American policy on Syria is at a crossroads, not because there is any appetite for a different policy in the White House but because all the existing approaches have collapsed.
Against a backdrop of softening of Western attitudes on Assad, Jonathan Cristol, a scholar at the World Policy Institute think-tank, said he doubted the upcoming talks between Obama and Putin would break the deadlock on Syria.
“US-Russia relations are at their lowest point since the end of the Cold War. It’s important that they coordinate, but they will likely only be coordinating their disagreements and I doubt that Obama meeting Putin can realistically change that,” Cristol told Al Jazeera.
“Obama won’t persuade Putin to withdraw Russia’s forces from Syria, nor will Putin change Washington’s stance on Syria. Only circumstances will change the US position, and frankly, that is happening.”
Hussein Ibish, an analyst at the Washington-based Arab Gulf States Institute think-tank, said Putin has the upper hand in talks.

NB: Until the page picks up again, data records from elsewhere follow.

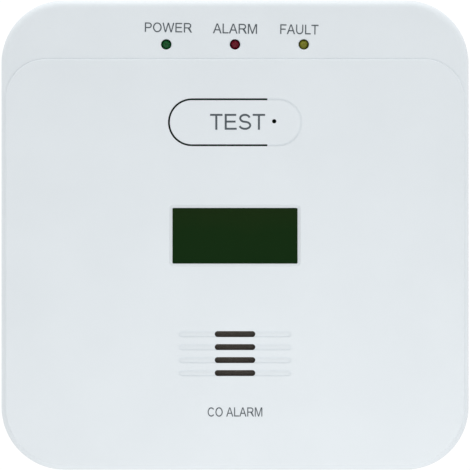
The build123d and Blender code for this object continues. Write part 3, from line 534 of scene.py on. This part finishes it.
def pale_floor():
    """A wide pale floor under the object."""
    bpy.ops.mesh.primitive_plane_add(size=2 * floor_half, location=(0, 0, cad_low.z - floor_drop))
    floor = bpy.context.object
    floor.name = "floor"
    mat, tree, shader = new_material("pale_floor")
    stops = [(0.4, (0.86, 0.86, 0.86)), (0.6, (0.88, 0.88, 0.88))]
    tree.links.new(tint(tree, noise(tree, scale=8.0), stops), shader.inputs["Base Color"])
    shader.inputs["Roughness"].default_value = 0.9
    floor.data.materials.append(mat)


def room_light():
    """White room: full white behind the object, brightest at its sides, dimmer by the viewer."""
    world = bpy.data.worlds.new("room")
    bpy.context.scene.world = world
    world.use_nodes = True
    tree = world.node_tree
    back = tree.nodes["Background"]
    place = node(tree, "ShaderNodeTexCoord")
    split = node(tree, "ShaderNodeSeparateXYZ")
    tree.links.new(place.outputs["Generated"], split.inputs["Vector"])
    turned = node(tree, "ShaderNodeMapRange")
    turned.inputs["From Min"].default_value = -1.0
    turned.inputs["From Max"].default_value = 1.0
    tree.links.new(split.outputs["Y"], turned.inputs["Value"])
    stops = [(0.0, 0.60), (0.2, 0.69), (0.35, 0.98), (0.5, 1.25), (0.6, 1.08), (1.0, 1.05)]
    grey = tint(tree, turned.outputs["Result"], [(at, (v, v, v)) for at, v in stops])
    tree.links.new(grey, back.inputs["Color"])


def soft_box(name, place, target, size, power):
    """Square area light aimed at a point, not itself seen by the camera."""
    light = bpy.data.lights.new(name, "AREA")
    light.shape = "SQUARE"
    light.size = size
    light.energy = power
    lamp = bpy.data.objects.new(name, light)
    bpy.context.collection.objects.link(lamp)
    lamp.location = place
    lamp.visible_camera = False
    lamp.rotation_euler = (Vector(target) - Vector(place)).to_track_quat("-Z", "Y").to_euler()


def camera():
    """Long lens square to the face, far enough off for the shown width to fill the frame."""
    data = bpy.data.cameras.new("camera")
    data.lens = lens
    data.sensor_width = sensor
    data.clip_start = 0.05
    data.clip_end = 50.0
    eye = bpy.data.objects.new("camera", data)
    bpy.context.collection.objects.link(eye)
    eye.location = (0, widest_y - shown_width * lens / sensor, 0)
    eye.rotation_euler = (math.radians(90), 0, 0)
    bpy.context.scene.camera = eye


pale_floor()
room_light()
soft_box("overhead", place=(0, -0.12, 0.75), target=(0, -0.02, 0), size=0.5, power=2.0)
soft_box("low_right", place=(0.04, -0.28, -0.14), target=(0, 0, 0), size=0.12, power=0.17)
camera()
bpy.context.scene.view_settings.view_transform = "Standard"
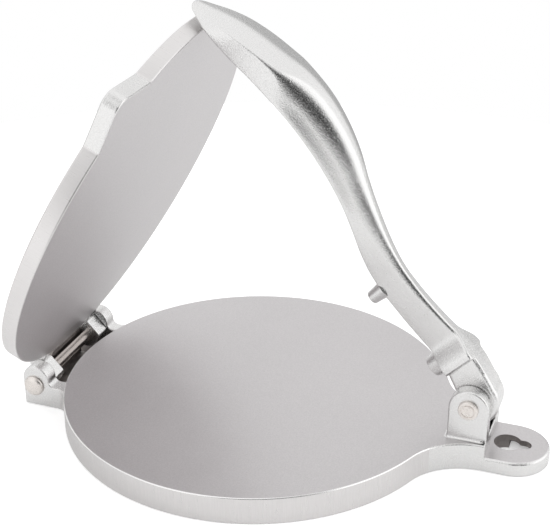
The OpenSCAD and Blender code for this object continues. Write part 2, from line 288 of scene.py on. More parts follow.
# maps a value from one range to another and keeps it inside
def spread(tree, value, low, high, newLow, newHigh):
    return nodeIn(tree, "ShaderNodeMapRange", {}, Value=value, _1=low, _2=high, _3=newLow,
                  _4=newHigh).outputs[0]


def noise(tree, vector, scale, detail, rough):
    return nodeIn(tree, "ShaderNodeTexNoise", {}, Vector=vector, Scale=scale, Detail=detail,
                  Roughness=rough).outputs["Fac"]


# the sum of two values, each with its share
def mixed(tree, a, shareA, b, shareB):
    return maths(tree, "ADD", maths(tree, "MULTIPLY", a, shareA), maths(tree, "MULTIPLY", b, shareB))


# a metal's material, tree, shader and its own coordinates
def startMetal(name, colour, rough):
    material = bpy.data.materials.new(name)
    material.use_nodes = True
    tree = material.node_tree
    shader = tree.nodes["Principled BSDF"]
    shader.inputs["Metallic"].default_value = 1
    shader.inputs["Base Color"].default_value = (*colour, 1)
    shader.inputs["Roughness"].default_value = rough
    return material, tree, shader, tree.nodes.new("ShaderNodeTexCoord").outputs["Object"]


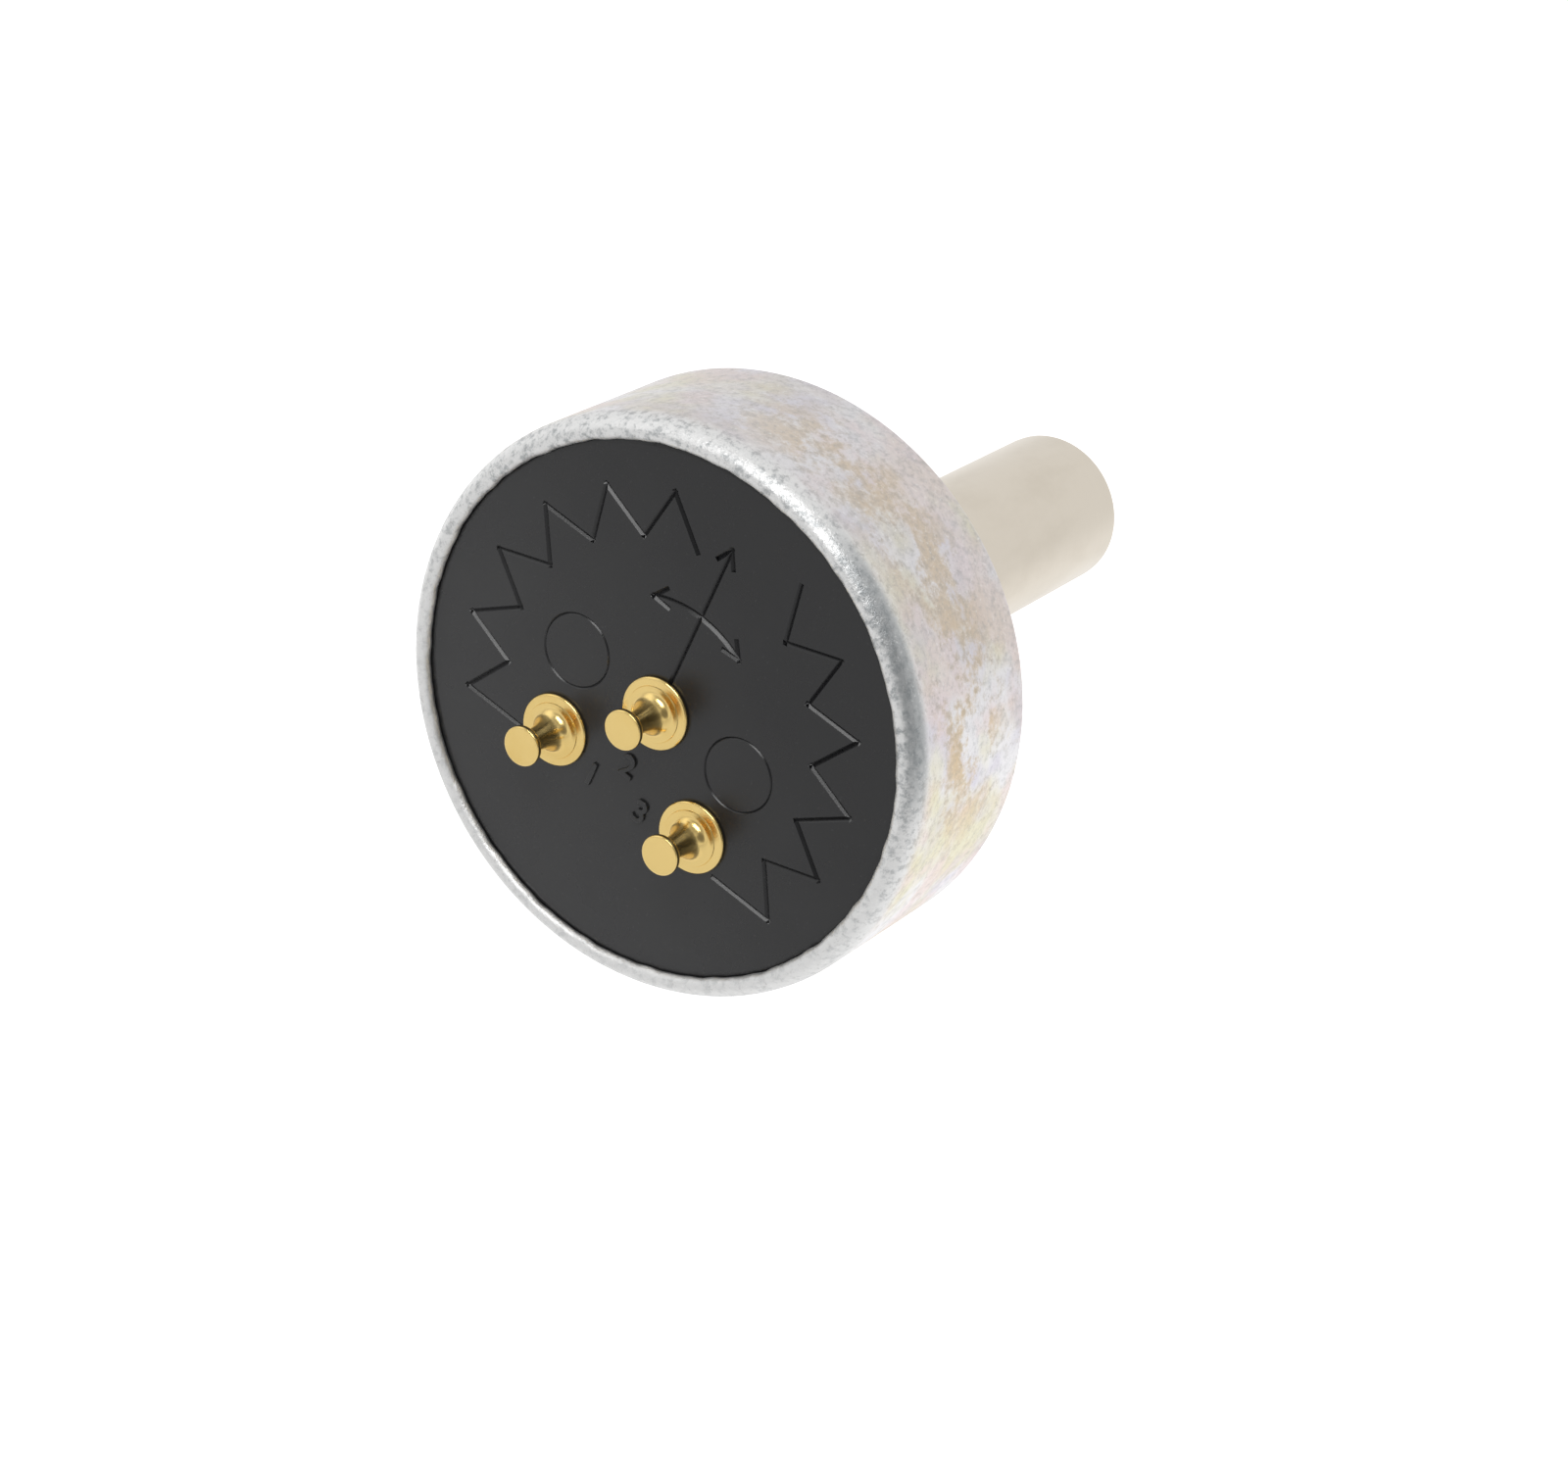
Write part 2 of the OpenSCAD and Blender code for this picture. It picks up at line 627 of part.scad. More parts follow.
// Turned turret: flange, hollow-waisted stem and thin head, on a shank that is rolled over inside
module terminal() {
    waist_depth = (stem_foot_d - stem_neck_d) / 2;
    waist_h = stem_h - stem_neck_len;
    waist_r = (waist_h * waist_h + waist_depth * waist_depth) / (2 * waist_depth);
    head_back = base_face - terminal_h;
    head_front = head_back + terminal_head_t;
    flange_top = base_face - terminal_flange_t;
    edge_r = terminal_flange_t / 2;
    rotate_extrude() {
        translate([0, flange_top]) square([terminal_flange_d / 2 - edge_r, terminal_flange_t]);
        translate([terminal_flange_d / 2 - edge_r, base_face - edge_r]) circle(r = edge_r);
        difference() {
            translate([0, head_front - terminal_head_t / 2])
                square([stem_foot_d / 2, stem_h + terminal_head_t / 2 + terminal_flange_t / 2]);
            translate([stem_neck_d / 2 + waist_r, head_front + stem_neck_len]) circle(r = waist_r);
            translate([stem_neck_d / 2, head_front - terminal_head_t])
                square([stem_foot_d, terminal_head_t + stem_neck_len]);
        }
        polygon([
            [0, head_back],
            [terminal_head_d / 2 - terminal_head_bevel, head_back],
            [terminal_head_d / 2, head_back + terminal_head_bevel],
            [terminal_head_d / 2, head_front - terminal_head_bevel],
            [terminal_head_d / 2 - terminal_head_bevel, head_front],
            [0, head_front]
        ]);
    }
    disc(shank_d / 2, base_face - terminal_flange_t / 2, print_face + rolled_head_t / 2);
    disc(rolled_head_d / 2, print_face, print_face + rolled_head_t);
}

module terminal_wiper() color(gold_colour) on_axis() terminal();
module terminal_left() color(gold_colour) on_axis() at_polar(terminal_place_r, terminal_left_angle) terminal();
module terminal_right() color(gold_colour) on_axis() at_polar(terminal_place_r, terminal_right_angle) terminal();

case();
bushing();
stop_plate();
base();
base_seal();
track_card();
resistive_track();
collector();
end_pad_left();
end_pad_right();
terminal_left();
terminal_wiper();
terminal_right();
thrust_washer();
shaft();
retaining_ring();
shaft_seal();
rotor();
rotor_washer();
wiper_spring();
outer_brush();
inner_brush();
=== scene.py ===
"""A sealed rotary potentiometer, seen from its terminal side."""

from __future__ import annotations

import logging
import math
from dataclasses import dataclass, field
from enum import Enum
from typing import Any

import bpy
from mathutils import Matrix, Vector


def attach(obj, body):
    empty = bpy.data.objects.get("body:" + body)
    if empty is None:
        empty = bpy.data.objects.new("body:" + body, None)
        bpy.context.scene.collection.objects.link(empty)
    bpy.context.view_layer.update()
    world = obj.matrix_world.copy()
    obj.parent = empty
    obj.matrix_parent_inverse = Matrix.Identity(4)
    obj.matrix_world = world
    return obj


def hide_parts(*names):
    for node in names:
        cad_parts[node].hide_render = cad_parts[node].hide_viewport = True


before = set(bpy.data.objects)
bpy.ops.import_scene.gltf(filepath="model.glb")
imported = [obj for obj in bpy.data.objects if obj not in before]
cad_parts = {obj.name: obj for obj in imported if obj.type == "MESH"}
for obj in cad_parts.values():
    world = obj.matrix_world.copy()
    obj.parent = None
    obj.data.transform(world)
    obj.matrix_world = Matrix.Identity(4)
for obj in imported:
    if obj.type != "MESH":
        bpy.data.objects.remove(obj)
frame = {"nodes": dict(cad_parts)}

MM = 0.001
Outline = list[tuple[float, float]]
Colour = tuple[float, float, float]
log = logging.getLogger("potentiometer")


class Body(Enum):
    """The two bodies that move against each other."""

    HOUSING = "housing"
    SPINDLE = "spindle"


# Shader tools


class Level:
    """A number that varies over a surface; arithmetic on it adds Math nodes."""

    def __init__(self, graph: Graph, socket: bpy.types.NodeSocket) -> None:
        """Keeps the output socket that gives the number.

        Args:
            graph: the node graph that the socket belongs to.
            socket: the output socket.
        """
        self.graph = graph
        self.socket = socket

    def _math(self, operation: str, *values: Any) -> Level:
        """Adds one Math node.

        Args:
            operation: the node's operation.
            values: its inputs, as numbers or levels.

        Returns:
            The node's result.
        """
        node = self.graph.add("ShaderNodeMath", {"operation": operation}, dict(enumerate(values)))
        return Level(self.graph, node.outputs[0])

    def __add__(self, other: Any) -> Level:
        """Adds."""
        return self._math("ADD", self, other)

    def __radd__(self, other: Any) -> Level:
        """Adds, with the number on the left."""
        return self._math("ADD", other, self)

    def __sub__(self, other: Any) -> Level:
        """Subtracts."""
        return self._math("SUBTRACT", self, other)

    def __mul__(self, other: Any) -> Level:
        """Multiplies."""
        return self._math("MULTIPLY", self, other)

    def __truediv__(self, other: Any) -> Level:
        """Divides."""
        return self._math("DIVIDE", self, other)

    def root(self) -> Level:
        """Square root."""
        return self._math("SQRT", self)

    def rise(self, low: float, high: float) -> Level:
        """Goes smoothly from 0 to 1.

        Args:
            low: the value where the result is 0.
            high: the value where the result is 1; it may lie below low.

        Returns:
            The eased level.
        """
        node = self.graph.add(
            "ShaderNodeMapRange",
            {"interpolation_type": "SMOOTHSTEP"},
            {"Value": self, "From Min": low, "From Max": high},
        )
        return Level(self.graph, node.outputs[0])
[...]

“American policy on Syria is at a crossroads, not because there is any appetite for a different policy in the White House but because all the existing approaches have collapsed,” Ibish told Al Jazeera.
“Having an incoherent policy, or perhaps no policy at all, effectively leaves the US at the mercy of countries like Russia, which has a clear policy designed to effectuate an outcome in Syria – maintaining a dictatorship in as much of the country is possible.”
The UN has hosted one of the best-attended gatherings in diplomatic history over recent days, with about 150 heads of state attending, including Obama, Xi, French President Francois Hollande, German Chancellor Angela Merkel, Iranian President Hassan Rouhani and Pope Francis.